In my email I didn’t make a big deal about it, I just explained my reasons and said for this one particular day I really just want to focus on what Monkey would want the most because it is going to be a pretty big transition for him so if we could just do that then that would be great. WELL, shitstorm ensued. Don’t get me wrong, Eric’s mum is actually a pretty great G’ma. She is fun and imaginative and energetic and enthusiastic and loves her grandson to pieces but she is also a bit hysterical and we have had our fair share of run ins in the past (like when she sent me a disgusting email telling me how she hated the name we chose for Monkey when I was pregnant. Seriously.). I am not one to back down so we do lock horns a bit when these times arise.

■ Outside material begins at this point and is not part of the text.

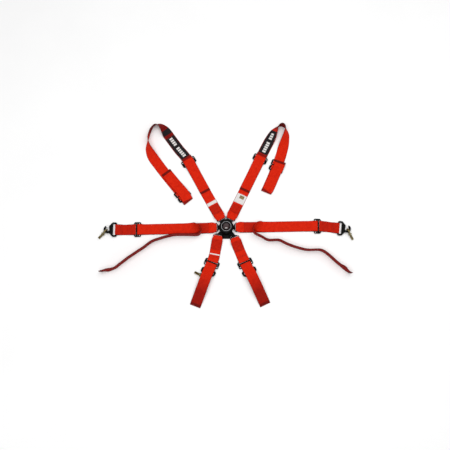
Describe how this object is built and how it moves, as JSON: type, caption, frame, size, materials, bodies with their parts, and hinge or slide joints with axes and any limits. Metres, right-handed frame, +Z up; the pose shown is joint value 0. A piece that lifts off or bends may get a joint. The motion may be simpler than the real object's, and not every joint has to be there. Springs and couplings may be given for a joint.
{
  "type": "racing harness",
  "caption": "Racing harness with webbing shoulder, lap and leg belts, slide adjusters, snap hooks and eyebolts on one rotary cam-lock buckle, laid out flat.",
  "frame": {"origin": "middle of the buckle's back face, on the surface the harness lies on", "axes": "+X along the right lap belt, +Y between the two shoulder belts, +Z up out of the buckle's front, away from the surface"},
  "size_m": [1.1763, 0.8884, 0.0558],
  "materials": {
    "webbing": "woven polyester webbing, satin sheen",
    "patch": "woven black patch, sewn on",
    "black_steel": "black powder coat, slightly worn edges",
    "black_housing": "black anodised, satin",
    "plain_steel": "zinc plated, satin",
    "zinc_steel": "yellow zinc plated",
    "cap": "dark maroon moulded insert"
  },
  "bodies": {
    "buckle": {"buckle_back_plate": "black_steel", "buckle_leg_guide": "black_housing", "buckle_housing": "black_housing", "buckle_centre_post": "plain_steel", "buckle_knob_spring": "plain_steel", "lap_left_tongue": "black_steel", "lap_left_belt": "webbing", "lap_left_anchor_strap": "webbing", "lap_left_adjuster_frame": "black_steel", "lap_left_snap_hook": "black_steel"},
    "knob": {"buckle_knob": "black_housing", "buckle_knob_cap": "cap", "buckle_cam_ring": "plain_steel"},
    "lock_plate": {"buckle_lock_plate": "plain_steel"},
    "lap_left_adjuster_bar": {"lap_left_adjuster_bar": "black_steel"},
    "lap_left_hook_latch": {"lap_left_hook_latch": "plain_steel"},
    "lap_left_eyebolt": {"lap_left_eyebolt": "zinc_steel"},
    "lap_right": {"lap_right_tongue": "black_steel", "lap_right_belt": "webbing", "lap_right_anchor_strap": "webbing", "lap_right_adjuster_frame": "black_steel", "lap_right_snap_hook": "black_steel"},
    "lap_right_adjuster_bar": {"lap_right_adjuster_bar": "black_steel"},
    "lap_right_hook_latch": {"lap_right_hook_latch": "plain_steel"},
    "lap_right_eyebolt": {"lap_right_eyebolt": "zinc_steel"},
    "shoulder_left": {"shoulder_left_tongue": "black_steel", "shoulder_left_front_strap": "webbing", "shoulder_left_long_belt": "webbing", "shoulder_left_patch": "patch", "shoulder_left_adjuster_frame": "black_steel", "shoulder_left_snap_hook": "black_steel", "shoulder_left_rear_slide": "black_steel"},
    "shoulder_left_adjuster_bar": {"shoulder_left_adjuster_bar": "black_steel"},
    "shoulder_left_hook_latch": {"shoulder_left_hook_latch": "plain_steel"},
    "shoulder_right": {"shoulder_right_tongue": "black_steel", "shoulder_right_front_strap": "webbing", "shoulder_right_long_belt": "webbing", "shoulder_right_patch": "patch", "shoulder_right_adjuster_frame": "black_steel", "shoulder_right_snap_hook": "black_steel", "shoulder_right_rear_slide": "black_steel"},
    "shoulder_right_adjuster_bar": {"shoulder_right_adjuster_bar": "black_steel"},
    "shoulder_right_hook_latch": {"shoulder_right_hook_latch": "plain_steel"},
    "leg_left": {"leg_left_tongue": "black_steel", "leg_left_strap": "webbing", "leg_left_belt": "webbing", "leg_left_adjuster_frame": "black_steel", "leg_left_snap_hook": "black_steel"},
    "leg_left_adjuster_bar": {"leg_left_adjuster_bar": "black_steel"},
    "leg_left_hook_latch": {"leg_left_hook_latch": "plain_steel"},
    "leg_left_eyebolt": {"leg_left_eyebolt": "zinc_steel"},
    "leg_right": {"leg_right_tongue": "black_steel", "leg_right_strap": "webbing", "leg_right_belt": "webbing", "leg_right_adjuster_frame": "black_steel", "leg_right_snap_hook": "black_steel"},
    "leg_right_adjuster_bar": {"leg_right_adjuster_bar": "black_steel"},
    "leg_right_hook_latch": {"leg_right_hook_latch": "plain_steel"},
    "leg_right_eyebolt": {"leg_right_eyebolt": "zinc_steel"}
  },
  "joints": [
    {"name": "knob_turn", "type": "hinge", "parent": "buckle", "child": "knob", "pos_m": [0, 0, 0.0245], "axis": [0, 0, 1], "range_deg": [0, 60], "stiffness_Nm_per_rad": 0.3},
    {"name": "lock_plate_lift", "type": "slide", "parent": "buckle", "child": "lock_plate", "axis": [0, 0, 1], "range_m": [0, 0.0041]},
    {"name": "lap_left_adjuster_bar_slide", "type": "slide", "parent": "buckle", "child": "lap_left_adjuster_bar", "axis": [0.9998, 0.0198, 0], "range_m": [0, 0.003]},
    {"name": "lap_left_hook_latch_pivot", "type": "hinge", "parent": "buckle", "child": "lap_left_hook_latch", "pos_m": [-0.54191, 0.00318, 0.01252], "axis": [0.1701, 0.0017, 0.9854], "range_deg": [0, 22], "stiffness_Nm_per_rad": 0.02},
    {"name": "lap_left_eyebolt_swing", "type": "hinge", "parent": "buckle", "child": "lap_left_eyebolt", "pos_m": [-0.55544, -0.01983, 0.0149], "axis": [-0.7143, 0.6999, 0], "range_deg": [0, 75]},
    {"name": "lap_right_release", "type": "slide", "parent": "buckle", "child": "lap_right", "axis": [0.9999, 0.0157, 0], "range_m": [0, 0.025]},
    {"name": "lap_right_adjuster_bar_slide", "type": "slide", "parent": "lap_right", "child": "lap_right_adjuster_bar", "axis": [-0.9999, 0.0139, 0], "range_m": [0, 0.003]},
    {"name": "lap_right_hook_latch_pivot", "type": "hinge", "parent": "lap_right", "child": "lap_right_hook_latch", "pos_m": [0.55257, 0.00651, 0.01275], "axis": [0.1751, -0.0219, -0.9843], "range_deg": [0, 22], "stiffness_Nm_per_rad": 0.02},
    {"name": "lap_right_eyebolt_swing", "type": "hinge", "parent": "lap_right", "child": "lap_right_eyebolt", "pos_m": [0.56147, -0.01915, 0.0149], "axis": [-0.8839, -0.4676, 0], "range_deg": [0, 75]},
    {"name": "shoulder_left_release", "type": "slide", "parent": "buckle", "child": "shoulder_left", "axis": [-0.4894, 0.8721, 0], "range_m": [0, 0.025]},
    {"name": "shoulder_left_adjuster_bar_slide", "type": "slide", "parent": "shoulder_left", "child": "shoulder_left_adjuster_bar", "axis": [-0.5207, 0.8538, 0], "range_m": [0, 0.003]},
    {"name": "shoulder_left_hook_latch_pivot", "type": "hinge", "parent": "shoulder_left", "child": "shoulder_left_hook_latch", "pos_m": [-0.22195, 0.15956, 0.00397], "axis": [0.0454, -0.0552, -0.9974], "range_deg": [0, 22], "stiffness_Nm_per_rad": 0.02},
    {"name": "shoulder_right_release", "type": "slide", "parent": "buckle", "child": "shoulder_right", "axis": [0.4321, 0.9018, 0], "range_m": [0, 0.025]},
    {"name": "shoulder_right_adjuster_bar_slide", "type": "slide", "parent": "shoulder_right", "child": "shoulder_right_adjuster_bar", "axis": [0.4369, 0.8995, 0], "range_m": [0, 0.003]},
    {"name": "shoulder_right_hook_latch_pivot", "type": "hinge", "parent": "shoulder_right", "child": "shoulder_right_hook_latch", "pos_m": [0.23153, 0.31256, 0.00397], "axis": [-0.0264, -0.0664, -0.9974], "range_deg": [0, 22], "stiffness_Nm_per_rad": 0.02},
    {"name": "leg_left_release", "type": "slide", "parent": "buckle", "child": "leg_left", "axis": [-0.6691, -0.7431, 0], "range_m": [0, 0.025]},
    {"name": "leg_left_adjuster_bar_slide", "type": "slide", "parent": "leg_left", "child": "leg_left_adjuster_bar", "axis": [-0.3753, -0.9269, 0], "range_m": [0, 0.003]},
    {"name": "leg_left_hook_latch_pivot", "type": "hinge", "parent": "leg_left", "child": "leg_left_hook_latch", "pos_m": [-0.07825, -0.23476, 0.01415], "axis": [-0.0801, -0.2009, -0.9763], "range_deg": [0, 22], "stiffness_Nm_per_rad": 0.02},
    {"name": "leg_left_eyebolt_swing", "type": "hinge", "parent": "leg_left", "child": "leg_left_eyebolt", "pos_m": [-0.1043, -0.22799, 0.0149], "axis": [0.45, 0.893, 0], "range_deg": [0, 30]},
    {"name": "leg_right_release", "type": "slide", "parent": "buckle", "child": "leg_right", "axis": [0.6157, -0.788, 0], "range_m": [0, 0.025]},
    {"name": "leg_right_adjuster_bar_slide", "type": "slide", "parent": "leg_right", "child": "leg_right_adjuster_bar", "axis": [0.4144, -0.9101, 0], "range_m": [0, 0.003]},
    {"name": "leg_right_hook_latch_pivot", "type": "hinge", "parent": "leg_right", "child": "leg_right_hook_latch", "pos_m": [0.12777, -0.22248, 0.01217], "axis": [0.07, -0.1441, -0.9871], "range_deg": [0, 22], "stiffness_Nm_per_rad": 0.02},
    {"name": "leg_right_eyebolt_swing", "type": "hinge", "parent": "leg_right", "child": "leg_right_eyebolt", "pos_m": [0.1189, -0.24549, 0.0149], "axis": [-0.9947, -0.1029, 0], "range_deg": [0, 12]}
  ],
  "couplings": [
    {"joint": "lock_plate_lift", "follows": "knob_turn", "m_per_rad": 0.0038}
  ]
}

Anyway so she threatens to return to Europe early (ie before the baby is born) and not even come back as early this year. Honestly, what a fucking teenager. I just told her to go if that’s what she wants but that the only person missing out would be her – she only has one child and he is here. And these are the only grandchildren she has and can have because she has no other children but by all means if she’d like to cut them all off and live a lonely life in Europe then she could go right ahead. We have mended bridges a little now but I have no idea what her plans are (although the latest is she sent an email to my mum and told her she is leaving on her original flight which is before baby’s due date. Talk about cutting her nose off to spite her face is she carries this out). I’ve instead teed up with our beautiful neighbour to be there for us when baby comes and she will do anytime day or night and make it easy for me so that is what we will do.
So that’s first boundary setting experience. Excellent. Next I was chatting to my mum and she was saying that her and her hubby want to come up as soon as baby girl is born to see her all fresh and new. I totally get this and this is fine but I did say to her that I would be more comfortable if only she was to stay on to help out. Having my step-dad around (who is lovely by the way) would just feel more guest like and I’d feel more like I’d have to hide to breastfeed again and all that hoo ha and well, it’s my house and I want to feel comfortable in my home. My mum is awesome and totally gets it so this wasn’t a problem at all so yay. This is how it should be.
Today I’ve just have my 3rd experience. Far out. The freaking baby doesn’t come for 15 more weeks and they are coming thick and fast.
So one of my best friends will be out from the States for a wedding around the end of July and has asked if she can come stay for 2 days to visit while she is here – this is when I will have a 6-8 week old baby. Of course I said yes. I love her to pieces and having her around is easy. She’d probably even cook dinner and do the dishes, she is just that sort of gal.
Then another good girlfriend of ours heard about that and asked if she could stay too. I hesitated a bit over that one. Not because I love her any less. I don’t. I think she is awesome! But I hesitated over having a 2nd guest. It’s relatively easy to slot one person into your life and house with a new baby around, two is a little more difficult. But I got over myself and invited her too as in the end the three of us have an awesome time together and I truly love the company of both girls. I could wack my boobs out in front of both of them no problem and not feel too guilty about the baby crying in the night and all that sort of stuff. Having them around is just total comfort zone. Plus we were supposed to catch up for my 40th later this year but given I will have a new baby etc it is unlikely to happen (we live in 3 separate countries these days) so figured we could make this an early 40th celebration and we can crack this bottle of red that I bought for us all to share on the occasion when we were in Napa back in 2013.
Sorted. Or at least I thought so! I Skyped with girl no 2 today and we teed it all up and she was off to book in flights. And then I got a Facebook message from her tonight saying that she would be traveling out for the wedding with her girlfriend and can she bring her to my place too. And I had to say no.
I feel so freaking guilty about it. Well I do and I don’t. It wasn’t a hard decision for me to make so I guess I feel more guilty about that than saying no. And of course I feel guilty for disappointing my friend. She just wants me to meet the person she loves and get to know her and I get that and under other circumstances I would LOVE that but it just can’t be when I have a 6-8 week old baby. A 3rd guest who is a complete stranger in my home at that sleep deprived crazy time is just too much. I have of course tried to explain this to her in the nicest way possible but it is really hard for people who don’t have kids or aren’t around young kids often to really “get it” (sorry, no offence meant by that at all). She is a pretty understanding person but I know it’s going to sting all the same. *sigh*
Anyway, it is what it is. I hope I don’t have to do this too many more time now before the baby comes. Eeeeep. But it so important. I had trouble bonding with Monkey and quite probably had a touch of PND lingering for quite awhile and putting myself in stressful situations could not have helped that at all. I need to minimise those scenarios as much as possible this time. I will already have the added complication of having a 4 year old who will be feeling my reduced attention that I need to focus on too so guests who I don’t know…man, I just can’t do it. No matter who they love who loves me and my kids.